Ik begrijp dat producenten graag houvast willen hebben en daarom normen e.d. graag omarmen. Ik begrijp ook dat fabrikanten de getallen in de normen en de totstandkoming daarvan graag bij de verantwoordelijke instantie zoals de Gezondheidsraad laten. Maar tegelijk willen die instanties de verantwoordelijkheid voor het gezondheidseffect van producten graag bij de producenten (en deels bij de consumenten) laten. Het resultaat is een beetje heen en weer wijzen, en het in stand houden van een systeem dat de schijn ophoudt tot een gezonder aanbod te leiden, maar dat geen werkelijke verbetering teweegbrengt omdat de onderliggende ideeën niet kloppen (zie het veranderde inzicht m.b.t. de 10en% VV in de RGV2015 t.o.v. de norm uit 2001). Misschien wordt het tijd om in te zien dat het allemaal niet zo recht-toe-recht-aan is, dat e.a. niet uit te drukken valt in harde bovengrenzen, en dat we met deze onzekerheid zullen moeten leven. Als producenten werkelijk een gezonder aanbod willen creëren, zullen ze zelf meer moeten begrijpen van de effecten die hun product bij verschillende mensen teweegbrengen.
Natuurlijk heeft ook het traffic light system tot doel om mensen betere keuzes te laten maken, en die keuzes worden geacht gezonder te zijn. Maar de communicatie is heel anders. Groen is de beste keuze, bij amber moet je op gaan letten en in een overwegend rode categorie kun je beter niet teveel innemen (limit is het Engelse woord) . Er wordt niet geoordeeld dat je iets niet moet nemen. Vinkje pretendeerde dat een vinkje product gezonder was dan een niet vinkje product.
En tja, hoe kun je nu op basis van de uitspraak van een aan dat instituut verbonden wetenschappelijk medewerker volhouden wat je in #10 beweert Dennis? Dit staat op hun website en hun slogan was nota bene `de gezondere keuze`. Kijk ook even op de wiki over het traffic light system of je daar het woord gezond ook kunt vinden. Indirect is er natuurlijk wel degelijk een connectie, maar het Engelse systeem heeft in elk geval niet de pretentie dat ze weten hoe het zit. Rood staat niet boven groen, rood staat voor veel, en daar wordt je dus geacht voor op te passen zodat het niet teveel wordt.

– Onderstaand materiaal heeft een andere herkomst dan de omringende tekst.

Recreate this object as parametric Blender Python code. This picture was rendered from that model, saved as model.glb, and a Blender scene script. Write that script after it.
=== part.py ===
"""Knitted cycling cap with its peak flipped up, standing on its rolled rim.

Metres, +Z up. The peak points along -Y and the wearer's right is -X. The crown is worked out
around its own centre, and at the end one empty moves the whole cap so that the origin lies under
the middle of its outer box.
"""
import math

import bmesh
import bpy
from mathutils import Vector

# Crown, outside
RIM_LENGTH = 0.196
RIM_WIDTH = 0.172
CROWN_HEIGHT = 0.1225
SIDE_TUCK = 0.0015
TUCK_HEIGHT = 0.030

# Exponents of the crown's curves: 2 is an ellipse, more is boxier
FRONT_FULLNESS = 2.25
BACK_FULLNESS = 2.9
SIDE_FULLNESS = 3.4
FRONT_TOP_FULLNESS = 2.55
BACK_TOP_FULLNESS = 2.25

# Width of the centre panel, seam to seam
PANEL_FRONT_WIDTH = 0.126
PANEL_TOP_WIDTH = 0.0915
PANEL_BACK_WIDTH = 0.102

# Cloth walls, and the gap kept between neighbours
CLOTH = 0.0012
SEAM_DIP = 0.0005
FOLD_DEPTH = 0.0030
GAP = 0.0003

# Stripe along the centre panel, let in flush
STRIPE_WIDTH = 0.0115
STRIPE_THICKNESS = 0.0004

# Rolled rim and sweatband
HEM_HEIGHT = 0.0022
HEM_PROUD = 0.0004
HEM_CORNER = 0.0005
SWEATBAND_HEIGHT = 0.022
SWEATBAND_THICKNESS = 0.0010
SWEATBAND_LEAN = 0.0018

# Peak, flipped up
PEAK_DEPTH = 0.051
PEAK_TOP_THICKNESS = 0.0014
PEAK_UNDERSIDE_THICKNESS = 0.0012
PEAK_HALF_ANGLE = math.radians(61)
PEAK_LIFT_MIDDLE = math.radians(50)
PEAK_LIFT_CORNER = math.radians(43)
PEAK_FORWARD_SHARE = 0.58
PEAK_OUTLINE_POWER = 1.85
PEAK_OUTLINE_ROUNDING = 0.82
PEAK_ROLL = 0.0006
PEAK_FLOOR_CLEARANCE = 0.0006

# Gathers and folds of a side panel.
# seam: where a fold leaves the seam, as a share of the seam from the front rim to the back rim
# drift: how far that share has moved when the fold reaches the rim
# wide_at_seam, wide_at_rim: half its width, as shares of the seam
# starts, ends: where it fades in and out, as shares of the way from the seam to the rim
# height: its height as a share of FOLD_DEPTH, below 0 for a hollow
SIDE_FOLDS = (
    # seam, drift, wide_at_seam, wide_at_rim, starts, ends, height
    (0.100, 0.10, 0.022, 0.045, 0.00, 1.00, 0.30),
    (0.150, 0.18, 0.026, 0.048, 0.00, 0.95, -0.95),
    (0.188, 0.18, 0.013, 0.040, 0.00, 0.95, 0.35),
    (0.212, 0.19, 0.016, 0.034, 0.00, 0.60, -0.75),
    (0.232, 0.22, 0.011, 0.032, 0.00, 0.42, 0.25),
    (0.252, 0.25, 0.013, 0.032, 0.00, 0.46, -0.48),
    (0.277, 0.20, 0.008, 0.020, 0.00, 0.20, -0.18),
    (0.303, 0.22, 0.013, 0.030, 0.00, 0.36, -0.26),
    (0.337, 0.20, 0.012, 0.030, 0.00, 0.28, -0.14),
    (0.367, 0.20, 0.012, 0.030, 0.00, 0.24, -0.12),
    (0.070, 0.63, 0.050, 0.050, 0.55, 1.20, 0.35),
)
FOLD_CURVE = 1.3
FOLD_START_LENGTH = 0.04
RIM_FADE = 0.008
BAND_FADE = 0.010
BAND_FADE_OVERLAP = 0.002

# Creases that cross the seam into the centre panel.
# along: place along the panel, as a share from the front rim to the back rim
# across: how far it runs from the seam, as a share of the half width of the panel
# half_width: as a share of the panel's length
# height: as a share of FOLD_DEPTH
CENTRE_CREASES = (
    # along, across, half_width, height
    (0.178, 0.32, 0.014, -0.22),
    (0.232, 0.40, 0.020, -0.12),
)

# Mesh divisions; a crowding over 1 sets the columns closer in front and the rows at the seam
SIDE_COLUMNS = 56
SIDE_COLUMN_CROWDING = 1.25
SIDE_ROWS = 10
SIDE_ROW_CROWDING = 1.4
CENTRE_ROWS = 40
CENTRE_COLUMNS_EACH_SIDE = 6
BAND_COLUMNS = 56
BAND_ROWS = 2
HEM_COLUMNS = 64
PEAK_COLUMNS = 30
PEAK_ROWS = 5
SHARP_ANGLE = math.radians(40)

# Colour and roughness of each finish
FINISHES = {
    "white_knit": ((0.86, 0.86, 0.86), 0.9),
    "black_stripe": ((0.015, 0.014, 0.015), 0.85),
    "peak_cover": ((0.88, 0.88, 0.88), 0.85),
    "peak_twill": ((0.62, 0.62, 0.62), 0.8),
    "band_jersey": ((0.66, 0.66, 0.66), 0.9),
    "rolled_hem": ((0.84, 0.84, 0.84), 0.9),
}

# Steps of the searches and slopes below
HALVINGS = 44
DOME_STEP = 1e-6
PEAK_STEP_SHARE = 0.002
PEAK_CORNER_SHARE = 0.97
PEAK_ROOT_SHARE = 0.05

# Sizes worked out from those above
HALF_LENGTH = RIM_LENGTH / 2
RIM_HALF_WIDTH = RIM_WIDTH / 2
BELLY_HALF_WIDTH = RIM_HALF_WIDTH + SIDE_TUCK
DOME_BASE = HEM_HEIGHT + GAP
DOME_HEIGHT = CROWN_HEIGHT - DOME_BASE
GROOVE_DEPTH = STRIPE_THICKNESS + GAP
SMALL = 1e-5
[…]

En wie bepaalt wat teveel is? Ik niet in elk geval. Jij ook niet. We hebben samen bepaald dat dat wordt vastgesteld door de Gezondheidsraad in dit land. Dat vindt jij nergens op slaan en dat is je goed recht, maar ik denk niet dat de voedingssector zich kan baseren op de mening van elke individuele burger. Er is een maatstaf nodig, en dat is de Gezondheidsraad. Of hun mening juist is? Weet ik niet, maar ik vind hem wel relevant.
Als je de vaststellingen van de Gezondheidsraad in twijfel trekt kun je alles in twijfel trekken Dennis. Als je iets wilt doen aan vet, suiker en zout zul je normen moeten stellen, anders kom je in eindeloze discussies. Die discussies zijn prima, maar voor een aanduiding op een verpakking kun je er niks mee.
Tot slot, in deze materie heeft niets niets met gezondheid te maken. In het leven heeft heel weinig niets met gezondheid te maken. Het gaat om de wijze waarop gecommuniceerd wordt. Ik vind de communicatie rond vinkje wezenlijk anders dan die rond ADH of Traffic Light System. Jij vindt dat klaarblijkelijk niet. Dat is niet meer dan een verschil van mening.
Jos,
Ik had na het Vinkje debat een gesprek met een van de wetenschappelijk medewerkers en hij benadrukte dat het Vinkje geen gezondheidsclaim was maar een voedingswaarde claim, precies wat jij beschrijft van de kleurcodes. Alles met vinkje had in feite een groen licht.
Ik vind het wat ridicuul om te stellen dat een stoplicht geen uitspraak doet over goed of fout, waarom dan een rood licht gebruiken? Staat rood niet 'boven' groen?
Hoe wil je nou volhouden dat de ADH niets met gezondheid te maken heeft. Als het aangeeft "hoeveel gezonde mensen van een bepaalde voedingsstof nodig hebben", hoe zie je dan de definitie van "nodig hebben"? Nodig waarvoor? Nodig om gebreksziekten te voorkomen bijvoorbeeld. Heeft dat "niets" met gezondheid te maken?
Voor micronutriënten is een ADH die gebreksziekten voorkomt nog wel begrijpelijk (hoewel dat niet betekent dat het de ideale inname is). Maar vertel eens, waar is de ADH van zout, suiker, en verzadigd vet op gebaseerd? En wanneer springt het stoplicht op rood, bij teveel of te weinig?